Bree Osborne is almost a woman. I don’t mean a burgeoning teenager, I mean a man in the final stages of hormone treatment and psychological evaluation before getting a sex-change operation. Hell of a time to find out she fathered a child back in college.

When the kid calls from the New York City jail looking for his father, Bree’s therapist says she won’t consent to the surgery until Bree deals with this blast from the past. Bree flies out from LA and introduces herself to Toby (Kevin Zegers) as a church volunteer come to bail him out and buy him a hot meal. But it’s harder than she imagined disentangling herself from her street-hustler son and the two of them take off on a cross-country road-trip back to Los Angeles, where Bree hopes to lose an appendage by the end of the week and Toby plans to break into porn flicks. (Seems like an achievable goal.)

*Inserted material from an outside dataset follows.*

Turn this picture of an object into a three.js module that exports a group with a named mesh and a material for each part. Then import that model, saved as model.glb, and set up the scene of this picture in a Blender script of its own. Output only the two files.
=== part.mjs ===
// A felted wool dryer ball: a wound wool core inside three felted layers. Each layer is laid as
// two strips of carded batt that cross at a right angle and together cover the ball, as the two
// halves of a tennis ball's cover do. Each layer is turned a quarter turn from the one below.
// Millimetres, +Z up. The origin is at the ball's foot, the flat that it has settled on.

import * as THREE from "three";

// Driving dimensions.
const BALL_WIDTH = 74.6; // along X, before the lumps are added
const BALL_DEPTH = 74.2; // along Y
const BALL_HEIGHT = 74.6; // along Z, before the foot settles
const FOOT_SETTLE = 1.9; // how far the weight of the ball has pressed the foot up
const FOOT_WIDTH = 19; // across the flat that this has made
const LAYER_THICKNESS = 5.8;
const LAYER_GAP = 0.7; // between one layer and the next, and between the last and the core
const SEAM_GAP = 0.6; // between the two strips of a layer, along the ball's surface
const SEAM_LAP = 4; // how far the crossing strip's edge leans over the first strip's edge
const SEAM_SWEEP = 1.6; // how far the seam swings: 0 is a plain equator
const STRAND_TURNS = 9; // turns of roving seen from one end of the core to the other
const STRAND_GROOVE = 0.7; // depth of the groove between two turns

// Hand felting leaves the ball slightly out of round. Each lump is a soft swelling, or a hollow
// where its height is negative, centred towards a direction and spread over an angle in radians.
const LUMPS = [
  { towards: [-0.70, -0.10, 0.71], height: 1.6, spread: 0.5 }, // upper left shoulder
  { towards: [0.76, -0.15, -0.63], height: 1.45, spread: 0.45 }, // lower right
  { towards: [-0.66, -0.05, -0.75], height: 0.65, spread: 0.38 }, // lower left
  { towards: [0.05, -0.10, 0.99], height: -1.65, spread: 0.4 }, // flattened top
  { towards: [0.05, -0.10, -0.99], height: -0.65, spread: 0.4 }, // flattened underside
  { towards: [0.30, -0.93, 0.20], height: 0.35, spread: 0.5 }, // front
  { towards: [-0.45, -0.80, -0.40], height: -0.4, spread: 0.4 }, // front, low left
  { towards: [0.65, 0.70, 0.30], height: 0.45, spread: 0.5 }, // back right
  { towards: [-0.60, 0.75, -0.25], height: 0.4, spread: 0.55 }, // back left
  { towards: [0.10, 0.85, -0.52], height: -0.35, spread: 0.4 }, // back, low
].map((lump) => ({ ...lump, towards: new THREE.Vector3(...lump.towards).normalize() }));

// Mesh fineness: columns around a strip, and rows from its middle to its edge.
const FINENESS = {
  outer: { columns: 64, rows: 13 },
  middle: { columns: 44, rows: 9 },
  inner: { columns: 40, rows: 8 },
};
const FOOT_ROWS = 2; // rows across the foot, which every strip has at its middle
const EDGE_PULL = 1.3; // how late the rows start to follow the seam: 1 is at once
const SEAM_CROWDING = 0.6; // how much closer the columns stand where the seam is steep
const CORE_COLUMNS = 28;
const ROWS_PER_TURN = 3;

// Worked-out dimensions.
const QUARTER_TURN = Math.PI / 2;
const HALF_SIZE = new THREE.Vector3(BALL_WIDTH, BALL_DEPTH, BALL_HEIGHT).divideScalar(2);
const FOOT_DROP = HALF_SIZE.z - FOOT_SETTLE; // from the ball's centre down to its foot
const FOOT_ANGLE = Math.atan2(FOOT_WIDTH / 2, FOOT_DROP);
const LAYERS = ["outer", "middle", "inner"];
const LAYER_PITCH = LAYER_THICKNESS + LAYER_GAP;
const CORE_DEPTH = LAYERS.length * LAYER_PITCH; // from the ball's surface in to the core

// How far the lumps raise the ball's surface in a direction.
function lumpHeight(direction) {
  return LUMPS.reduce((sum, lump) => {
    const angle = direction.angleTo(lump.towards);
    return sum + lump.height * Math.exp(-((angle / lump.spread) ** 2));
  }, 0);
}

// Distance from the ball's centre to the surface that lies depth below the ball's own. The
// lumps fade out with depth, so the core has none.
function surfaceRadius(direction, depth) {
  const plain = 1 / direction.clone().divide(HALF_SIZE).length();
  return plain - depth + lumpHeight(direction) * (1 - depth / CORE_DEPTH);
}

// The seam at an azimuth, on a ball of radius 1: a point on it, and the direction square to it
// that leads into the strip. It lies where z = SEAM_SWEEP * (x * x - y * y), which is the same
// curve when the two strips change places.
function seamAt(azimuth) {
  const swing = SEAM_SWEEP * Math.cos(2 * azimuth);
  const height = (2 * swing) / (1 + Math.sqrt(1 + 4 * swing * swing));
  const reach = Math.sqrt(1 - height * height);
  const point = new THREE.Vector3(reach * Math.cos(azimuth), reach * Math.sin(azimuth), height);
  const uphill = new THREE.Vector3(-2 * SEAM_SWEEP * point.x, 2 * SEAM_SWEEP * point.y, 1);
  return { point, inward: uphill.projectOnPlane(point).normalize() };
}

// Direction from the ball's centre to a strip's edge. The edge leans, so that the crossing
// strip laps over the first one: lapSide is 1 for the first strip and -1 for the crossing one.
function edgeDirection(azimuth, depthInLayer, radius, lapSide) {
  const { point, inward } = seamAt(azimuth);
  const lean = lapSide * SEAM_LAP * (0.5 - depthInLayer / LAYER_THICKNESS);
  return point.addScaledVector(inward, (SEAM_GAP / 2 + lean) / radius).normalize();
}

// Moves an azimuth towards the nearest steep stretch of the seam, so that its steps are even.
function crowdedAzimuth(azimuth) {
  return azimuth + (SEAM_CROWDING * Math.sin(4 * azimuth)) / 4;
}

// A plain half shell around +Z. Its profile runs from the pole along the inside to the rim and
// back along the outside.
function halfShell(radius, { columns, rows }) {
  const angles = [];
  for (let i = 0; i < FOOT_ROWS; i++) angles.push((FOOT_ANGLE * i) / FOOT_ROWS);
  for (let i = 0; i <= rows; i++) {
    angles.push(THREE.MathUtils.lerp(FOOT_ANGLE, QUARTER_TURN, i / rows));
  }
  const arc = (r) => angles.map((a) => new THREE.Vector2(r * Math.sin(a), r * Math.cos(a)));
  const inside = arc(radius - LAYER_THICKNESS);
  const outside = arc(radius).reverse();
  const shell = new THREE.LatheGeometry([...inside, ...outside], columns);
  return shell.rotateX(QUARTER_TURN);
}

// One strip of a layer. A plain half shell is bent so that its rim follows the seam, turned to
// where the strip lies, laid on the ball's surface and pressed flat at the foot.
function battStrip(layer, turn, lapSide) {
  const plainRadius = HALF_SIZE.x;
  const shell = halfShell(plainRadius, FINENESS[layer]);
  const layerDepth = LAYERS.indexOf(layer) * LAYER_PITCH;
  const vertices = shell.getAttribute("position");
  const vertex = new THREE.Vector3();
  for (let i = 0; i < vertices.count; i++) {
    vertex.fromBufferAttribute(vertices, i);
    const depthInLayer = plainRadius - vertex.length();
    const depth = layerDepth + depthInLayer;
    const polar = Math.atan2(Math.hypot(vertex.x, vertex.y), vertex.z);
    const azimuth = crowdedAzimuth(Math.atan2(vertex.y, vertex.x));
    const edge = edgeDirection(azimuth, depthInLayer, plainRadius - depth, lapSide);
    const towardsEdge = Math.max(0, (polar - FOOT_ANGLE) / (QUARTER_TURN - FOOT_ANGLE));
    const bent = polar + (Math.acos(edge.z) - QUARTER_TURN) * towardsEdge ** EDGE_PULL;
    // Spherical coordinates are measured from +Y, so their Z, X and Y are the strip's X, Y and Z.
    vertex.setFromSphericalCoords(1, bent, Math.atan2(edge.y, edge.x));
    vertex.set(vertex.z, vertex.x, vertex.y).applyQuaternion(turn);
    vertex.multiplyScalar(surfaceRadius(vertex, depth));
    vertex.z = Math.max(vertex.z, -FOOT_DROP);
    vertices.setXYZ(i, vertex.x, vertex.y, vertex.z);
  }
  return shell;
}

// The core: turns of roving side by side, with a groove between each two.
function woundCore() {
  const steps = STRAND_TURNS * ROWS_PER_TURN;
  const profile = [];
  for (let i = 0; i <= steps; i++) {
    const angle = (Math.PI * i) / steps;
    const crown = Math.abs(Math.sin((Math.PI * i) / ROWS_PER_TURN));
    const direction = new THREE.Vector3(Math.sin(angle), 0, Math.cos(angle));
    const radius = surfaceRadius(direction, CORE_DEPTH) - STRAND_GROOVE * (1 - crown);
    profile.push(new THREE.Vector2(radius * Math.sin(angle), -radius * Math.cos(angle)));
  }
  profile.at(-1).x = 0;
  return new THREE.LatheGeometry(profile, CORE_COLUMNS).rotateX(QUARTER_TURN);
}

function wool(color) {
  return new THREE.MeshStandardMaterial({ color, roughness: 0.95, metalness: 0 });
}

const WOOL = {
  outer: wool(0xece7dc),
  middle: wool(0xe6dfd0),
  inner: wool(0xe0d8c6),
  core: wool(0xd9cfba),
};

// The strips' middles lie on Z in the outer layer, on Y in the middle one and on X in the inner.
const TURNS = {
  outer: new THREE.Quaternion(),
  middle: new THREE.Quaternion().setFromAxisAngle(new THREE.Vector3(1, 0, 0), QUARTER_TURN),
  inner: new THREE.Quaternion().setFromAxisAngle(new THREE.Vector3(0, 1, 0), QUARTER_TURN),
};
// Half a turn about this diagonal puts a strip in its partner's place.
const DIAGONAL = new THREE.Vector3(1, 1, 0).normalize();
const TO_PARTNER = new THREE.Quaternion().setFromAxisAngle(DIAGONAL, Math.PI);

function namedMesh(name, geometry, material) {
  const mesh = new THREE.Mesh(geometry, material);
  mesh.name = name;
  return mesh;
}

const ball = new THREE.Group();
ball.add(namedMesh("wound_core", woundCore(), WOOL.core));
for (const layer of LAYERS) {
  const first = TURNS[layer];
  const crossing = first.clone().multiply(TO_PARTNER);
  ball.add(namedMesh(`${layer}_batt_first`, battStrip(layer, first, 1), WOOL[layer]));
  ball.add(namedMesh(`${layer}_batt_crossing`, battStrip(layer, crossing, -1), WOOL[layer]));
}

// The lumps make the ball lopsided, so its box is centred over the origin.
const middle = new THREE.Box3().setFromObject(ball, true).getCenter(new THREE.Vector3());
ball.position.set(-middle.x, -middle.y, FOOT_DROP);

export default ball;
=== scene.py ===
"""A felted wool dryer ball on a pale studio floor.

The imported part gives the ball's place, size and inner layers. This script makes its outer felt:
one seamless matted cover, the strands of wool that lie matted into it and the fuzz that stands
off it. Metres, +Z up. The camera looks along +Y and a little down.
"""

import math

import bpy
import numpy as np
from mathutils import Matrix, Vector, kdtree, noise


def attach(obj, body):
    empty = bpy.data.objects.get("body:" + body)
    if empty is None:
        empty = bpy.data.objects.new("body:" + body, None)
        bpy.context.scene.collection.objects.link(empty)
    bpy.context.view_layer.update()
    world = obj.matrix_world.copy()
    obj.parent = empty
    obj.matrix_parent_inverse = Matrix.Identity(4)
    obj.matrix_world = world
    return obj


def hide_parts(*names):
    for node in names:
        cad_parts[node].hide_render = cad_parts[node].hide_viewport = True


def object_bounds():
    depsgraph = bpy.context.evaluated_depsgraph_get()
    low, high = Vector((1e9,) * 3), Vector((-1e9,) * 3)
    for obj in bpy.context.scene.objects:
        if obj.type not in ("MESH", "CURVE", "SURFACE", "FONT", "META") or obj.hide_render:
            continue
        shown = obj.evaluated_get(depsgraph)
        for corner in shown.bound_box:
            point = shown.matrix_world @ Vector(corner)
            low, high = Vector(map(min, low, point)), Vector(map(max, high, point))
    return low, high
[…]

Kevin Zegers and Felicity Huffman
They just don't make Father's Day cards for this situation.

Along the way they encounter a variety of characters, including Toby’s uber-creepy stepfather, a happy band of trans-sexuals, a potential love-interest for Bree and her judgmental family. They also hesitantly start to develop a relationship, getting to know each other in fits and starts, each alternately arguing with and accepting the other, and I found this tentative dance to be realistic and compelling. Bree, who had no desire to even meet her child, finds herself drawn to him in spite of herself. Toby’s character is a little more problematic. He’s volatile and maddening at times, vulnerable and sympathetic at others, just like a real teenager. Less believable is his child-like clinging to elaborate fantasies about the wealthy, loving father he’s sure he’ll find in Los Angeles. A kid his age and with his background would have likely wised up on that score by now.

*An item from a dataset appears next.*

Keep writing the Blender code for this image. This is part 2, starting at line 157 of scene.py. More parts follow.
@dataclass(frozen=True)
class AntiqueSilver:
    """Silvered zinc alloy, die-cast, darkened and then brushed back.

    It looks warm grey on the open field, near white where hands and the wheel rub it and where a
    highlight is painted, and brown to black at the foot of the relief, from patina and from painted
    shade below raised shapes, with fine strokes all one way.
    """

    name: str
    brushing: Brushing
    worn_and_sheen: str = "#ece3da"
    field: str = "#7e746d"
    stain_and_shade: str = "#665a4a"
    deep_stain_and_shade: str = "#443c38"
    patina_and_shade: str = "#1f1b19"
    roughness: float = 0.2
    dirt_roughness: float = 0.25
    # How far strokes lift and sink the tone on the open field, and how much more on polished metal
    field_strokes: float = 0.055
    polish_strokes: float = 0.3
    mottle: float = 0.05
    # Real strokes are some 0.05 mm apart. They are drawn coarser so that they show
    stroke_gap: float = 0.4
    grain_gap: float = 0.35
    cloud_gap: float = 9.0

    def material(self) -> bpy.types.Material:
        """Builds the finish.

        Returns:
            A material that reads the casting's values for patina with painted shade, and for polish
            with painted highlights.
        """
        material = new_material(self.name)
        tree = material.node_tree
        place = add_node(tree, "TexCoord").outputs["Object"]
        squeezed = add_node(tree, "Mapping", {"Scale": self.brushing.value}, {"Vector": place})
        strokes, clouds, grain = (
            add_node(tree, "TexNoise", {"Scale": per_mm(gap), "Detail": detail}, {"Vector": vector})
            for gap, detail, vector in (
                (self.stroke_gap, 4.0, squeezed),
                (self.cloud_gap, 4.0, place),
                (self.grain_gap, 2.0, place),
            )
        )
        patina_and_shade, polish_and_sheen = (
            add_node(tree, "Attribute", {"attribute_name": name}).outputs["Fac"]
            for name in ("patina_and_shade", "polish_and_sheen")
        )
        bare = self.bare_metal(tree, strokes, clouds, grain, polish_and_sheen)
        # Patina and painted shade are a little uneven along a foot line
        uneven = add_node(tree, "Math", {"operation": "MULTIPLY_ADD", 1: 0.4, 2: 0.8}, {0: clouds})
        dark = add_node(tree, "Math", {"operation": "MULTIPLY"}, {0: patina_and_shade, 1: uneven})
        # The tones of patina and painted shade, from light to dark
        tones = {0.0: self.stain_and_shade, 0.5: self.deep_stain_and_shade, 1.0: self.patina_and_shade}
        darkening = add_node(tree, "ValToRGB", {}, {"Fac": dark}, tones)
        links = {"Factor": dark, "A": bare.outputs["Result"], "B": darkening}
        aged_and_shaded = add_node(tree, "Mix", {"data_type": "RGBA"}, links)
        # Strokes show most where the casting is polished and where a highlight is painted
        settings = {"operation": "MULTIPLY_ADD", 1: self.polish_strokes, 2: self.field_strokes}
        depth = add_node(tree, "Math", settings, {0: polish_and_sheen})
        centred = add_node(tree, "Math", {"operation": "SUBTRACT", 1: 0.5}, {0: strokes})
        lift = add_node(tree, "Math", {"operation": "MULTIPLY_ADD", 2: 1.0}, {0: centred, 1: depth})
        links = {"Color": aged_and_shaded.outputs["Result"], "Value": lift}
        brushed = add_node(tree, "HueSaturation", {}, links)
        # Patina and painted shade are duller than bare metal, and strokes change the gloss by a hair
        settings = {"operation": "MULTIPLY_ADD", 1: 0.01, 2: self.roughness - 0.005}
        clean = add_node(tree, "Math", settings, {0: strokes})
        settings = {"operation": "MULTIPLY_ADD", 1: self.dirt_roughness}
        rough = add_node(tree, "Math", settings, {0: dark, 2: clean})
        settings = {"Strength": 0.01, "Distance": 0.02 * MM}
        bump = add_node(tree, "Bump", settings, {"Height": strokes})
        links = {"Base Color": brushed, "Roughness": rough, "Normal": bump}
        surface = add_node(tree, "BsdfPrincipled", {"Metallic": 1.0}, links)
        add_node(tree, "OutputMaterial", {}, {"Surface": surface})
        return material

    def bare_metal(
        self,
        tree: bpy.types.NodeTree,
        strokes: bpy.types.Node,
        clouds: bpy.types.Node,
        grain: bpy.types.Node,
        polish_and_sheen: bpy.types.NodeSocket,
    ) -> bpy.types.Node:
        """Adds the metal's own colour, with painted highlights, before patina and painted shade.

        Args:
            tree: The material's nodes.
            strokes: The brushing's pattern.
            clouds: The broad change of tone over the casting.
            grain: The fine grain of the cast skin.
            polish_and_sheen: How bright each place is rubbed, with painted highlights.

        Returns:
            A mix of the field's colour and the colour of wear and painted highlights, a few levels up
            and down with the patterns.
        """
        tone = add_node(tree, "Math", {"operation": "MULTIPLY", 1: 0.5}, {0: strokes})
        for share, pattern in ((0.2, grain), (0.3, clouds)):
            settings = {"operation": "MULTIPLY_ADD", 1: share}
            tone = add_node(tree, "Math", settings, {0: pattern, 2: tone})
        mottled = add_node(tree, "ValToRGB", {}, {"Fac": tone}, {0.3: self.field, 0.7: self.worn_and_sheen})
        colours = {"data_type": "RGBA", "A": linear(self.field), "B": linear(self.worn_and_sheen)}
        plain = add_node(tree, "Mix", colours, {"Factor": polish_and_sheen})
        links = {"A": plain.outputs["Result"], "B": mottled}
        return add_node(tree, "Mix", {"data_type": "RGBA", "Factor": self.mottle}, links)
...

As Bree, Felicity Huffman is generating a lot of awards buzz, and deservedly so. From the first moments of the film, when we see her swathed in pink, she inhabits this character who is working really hard at being Woman. Her voice, the way she moves, her mannerisms, are all heartbreakingly indicative of somebody who has to spend every moment concentrating on simply appearing to be what she longs to be for real. This gets some laughs, but they’re never mean-spirited and it heightens the joy we feel in those moments when Bree does manage to relax and feel comfortable in her own skin. It’s a bravura performance.

For a movie about trans-gender issues Transamerica is surprisingly conventional, but I think that works in its favor. In this day and age, penises come and go, but family angst is universal.